The request » Return all of the data exactly as given.

Data »
************

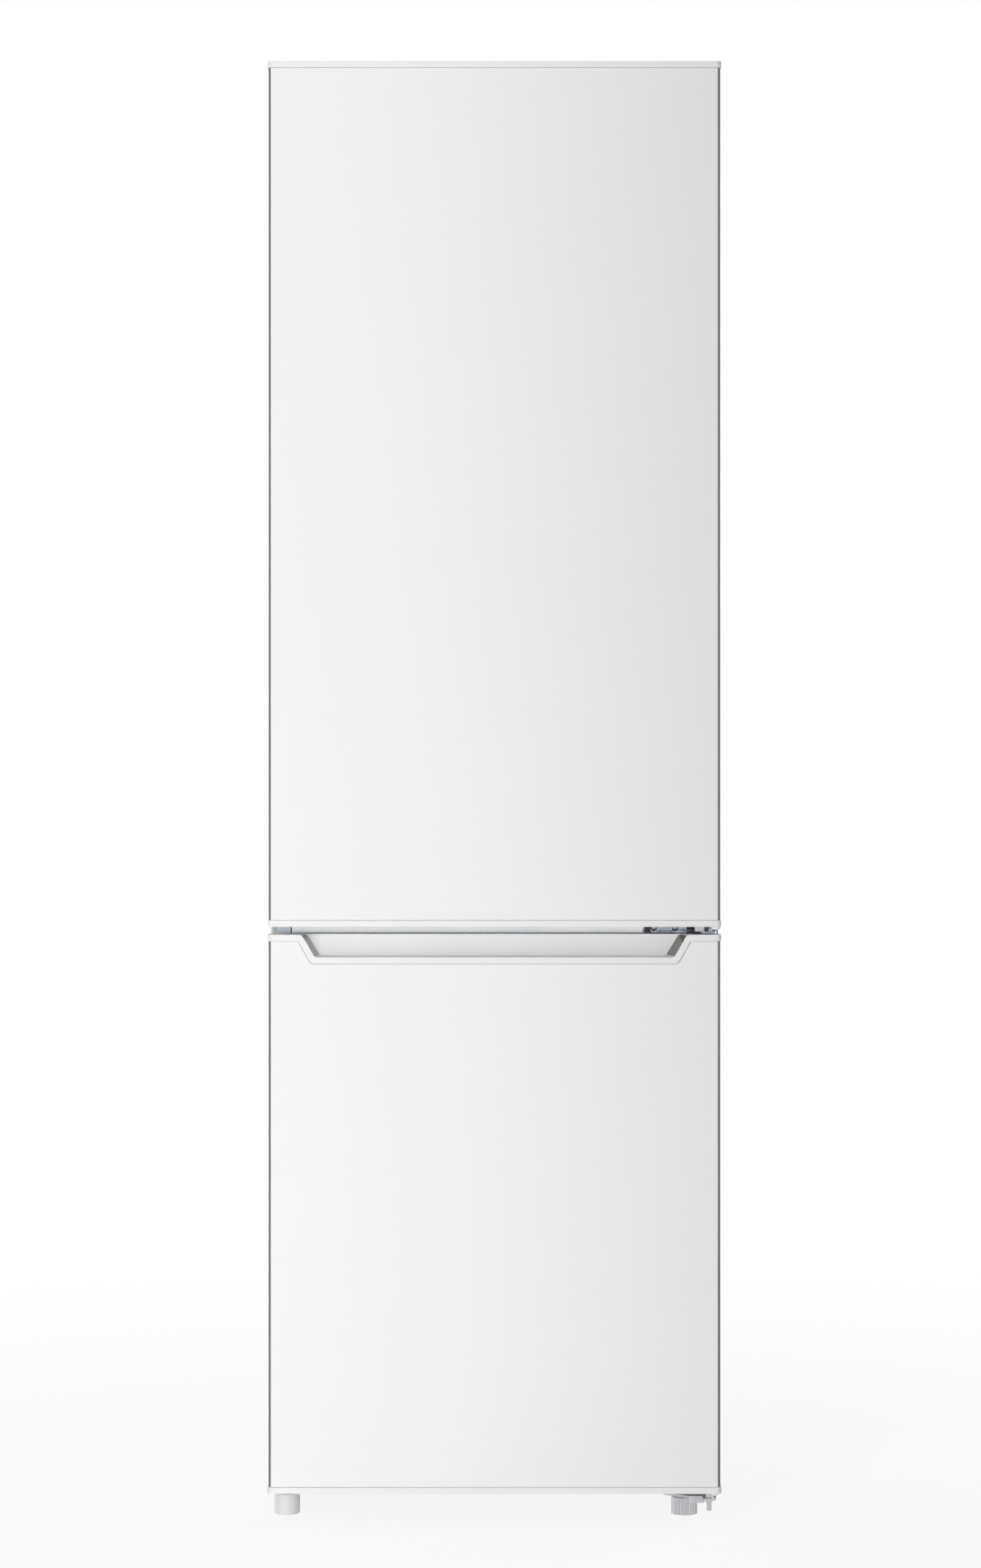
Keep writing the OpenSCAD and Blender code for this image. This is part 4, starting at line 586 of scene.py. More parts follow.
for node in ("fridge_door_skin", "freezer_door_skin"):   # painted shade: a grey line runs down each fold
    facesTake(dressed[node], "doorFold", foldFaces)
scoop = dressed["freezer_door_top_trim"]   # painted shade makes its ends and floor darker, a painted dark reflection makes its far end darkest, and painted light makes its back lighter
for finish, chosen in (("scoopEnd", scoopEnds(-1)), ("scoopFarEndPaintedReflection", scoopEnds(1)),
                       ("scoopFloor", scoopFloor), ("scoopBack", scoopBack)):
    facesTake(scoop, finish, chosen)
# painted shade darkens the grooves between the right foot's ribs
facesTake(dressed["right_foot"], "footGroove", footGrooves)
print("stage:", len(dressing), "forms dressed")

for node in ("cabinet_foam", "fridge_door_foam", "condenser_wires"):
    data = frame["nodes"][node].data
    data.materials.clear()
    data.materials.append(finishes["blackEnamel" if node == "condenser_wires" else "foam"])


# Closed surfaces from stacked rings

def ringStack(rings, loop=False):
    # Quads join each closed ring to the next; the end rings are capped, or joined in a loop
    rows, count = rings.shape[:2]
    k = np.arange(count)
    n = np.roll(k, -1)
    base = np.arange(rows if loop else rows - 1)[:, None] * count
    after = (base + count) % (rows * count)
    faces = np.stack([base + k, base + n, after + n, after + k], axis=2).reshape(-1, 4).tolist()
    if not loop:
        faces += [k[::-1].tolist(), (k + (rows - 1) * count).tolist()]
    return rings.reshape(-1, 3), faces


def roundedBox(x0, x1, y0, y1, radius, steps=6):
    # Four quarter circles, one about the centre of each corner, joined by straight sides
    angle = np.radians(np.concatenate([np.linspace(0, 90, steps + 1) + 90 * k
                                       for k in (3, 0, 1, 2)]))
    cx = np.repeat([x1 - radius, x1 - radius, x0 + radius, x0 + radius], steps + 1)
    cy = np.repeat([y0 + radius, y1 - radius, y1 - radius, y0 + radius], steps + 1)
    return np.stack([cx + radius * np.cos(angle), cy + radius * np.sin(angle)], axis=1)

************

The reply »
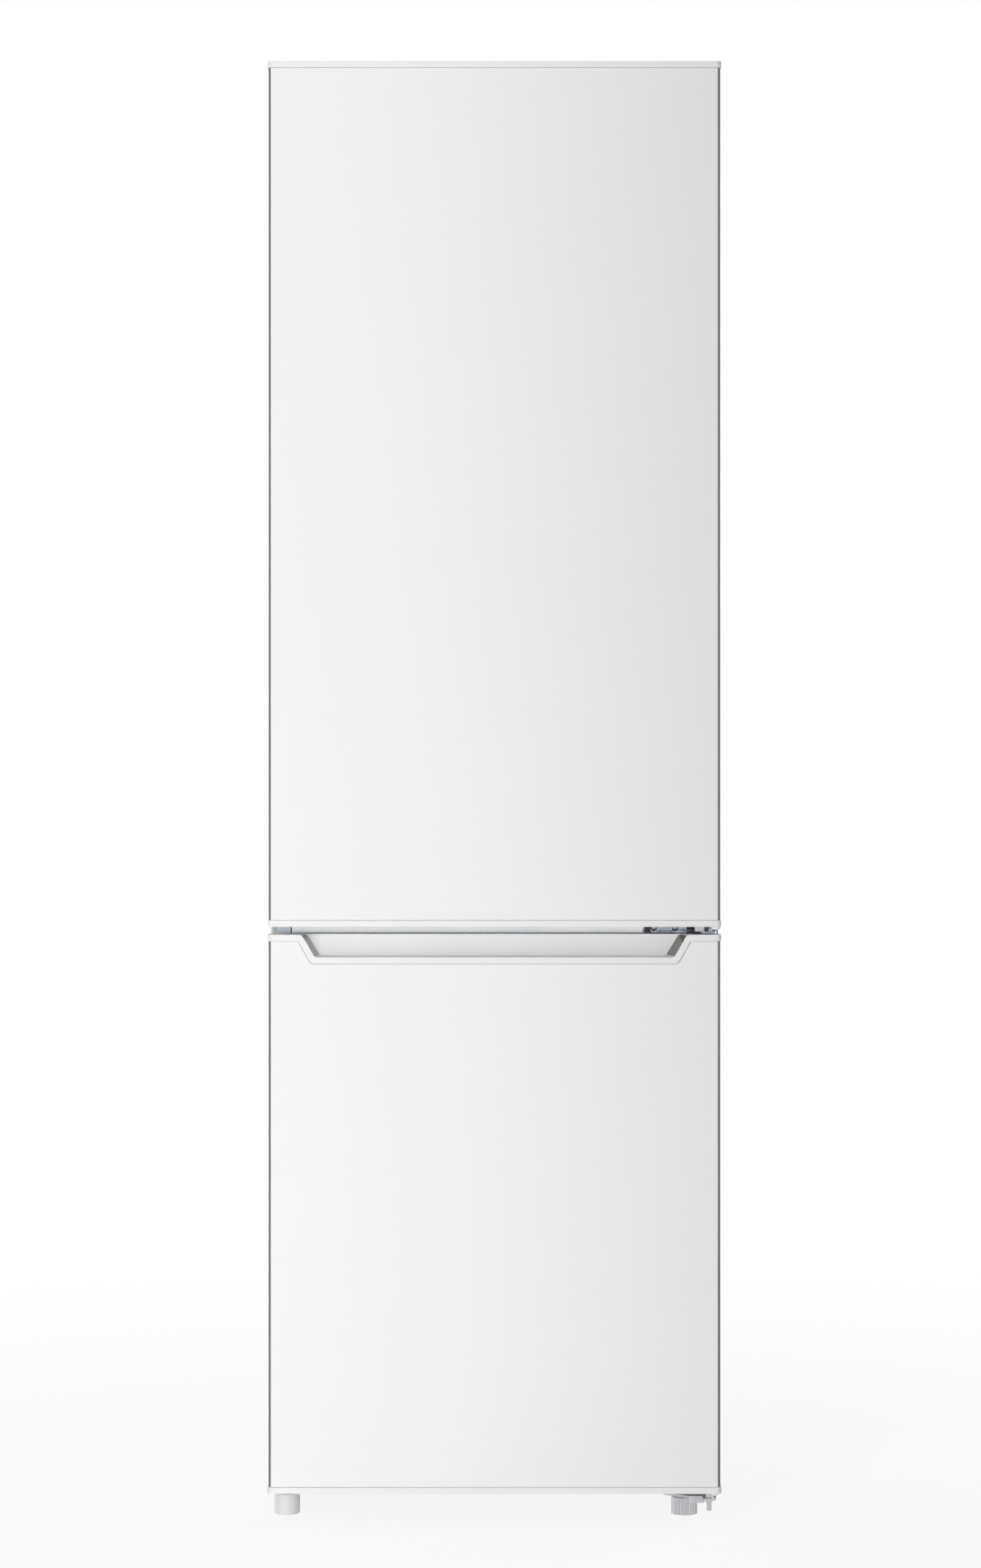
Keep writing the OpenSCAD and Blender code for this image. This is part 4, starting at line 586 of scene.py. More parts follow.
for node in ("fridge_door_skin", "freezer_door_skin"):   # painted shade: a grey line runs down each fold
    facesTake(dressed[node], "doorFold", foldFaces)
scoop = dressed["freezer_door_top_trim"]   # painted shade makes its ends and floor darker, a painted dark reflection makes its far end darkest, and painted light makes its back lighter
for finish, chosen in (("scoopEnd", scoopEnds(-1)), ("scoopFarEndPaintedReflection", scoopEnds(1)),
                       ("scoopFloor", scoopFloor), ("scoopBack", scoopBack)):
    facesTake(scoop, finish, chosen)
# painted shade darkens the grooves between the right foot's ribs
facesTake(dressed["right_foot"], "footGroove", footGrooves)
print("stage:", len(dressing), "forms dressed")

for node in ("cabinet_foam", "fridge_door_foam", "condenser_wires"):
    data = frame["nodes"][node].data
    data.materials.clear()
    data.materials.append(finishes["blackEnamel" if node == "condenser_wires" else "foam"])


# Closed surfaces from stacked rings

def ringStack(rings, loop=False):
    # Quads join each closed ring to the next; the end rings are capped, or joined in a loop
    rows, count = rings.shape[:2]
    k = np.arange(count)
    n = np.roll(k, -1)
    base = np.arange(rows if loop else rows - 1)[:, None] * count
    after = (base + count) % (rows * count)
    faces = np.stack([base + k, base + n, after + n, after + k], axis=2).reshape(-1, 4).tolist()
    if not loop:
        faces += [k[::-1].tolist(), (k + (rows - 1) * count).tolist()]
    return rings.reshape(-1, 3), faces


def roundedBox(x0, x1, y0, y1, radius, steps=6):
    # Four quarter circles, one about the centre of each corner, joined by straight sides
    angle = np.radians(np.concatenate([np.linspace(0, 90, steps + 1) + 90 * k
                                       for k in (3, 0, 1, 2)]))
    cx = np.repeat([x1 - radius, x1 - radius, x0 + radius, x0 + radius], steps + 1)
    cy = np.repeat([y0 + radius, y1 - radius, y1 - radius, y0 + radius], steps + 1)
    return np.stack([cx + radius * np.cos(angle), cy + radius * np.sin(angle)], axis=1)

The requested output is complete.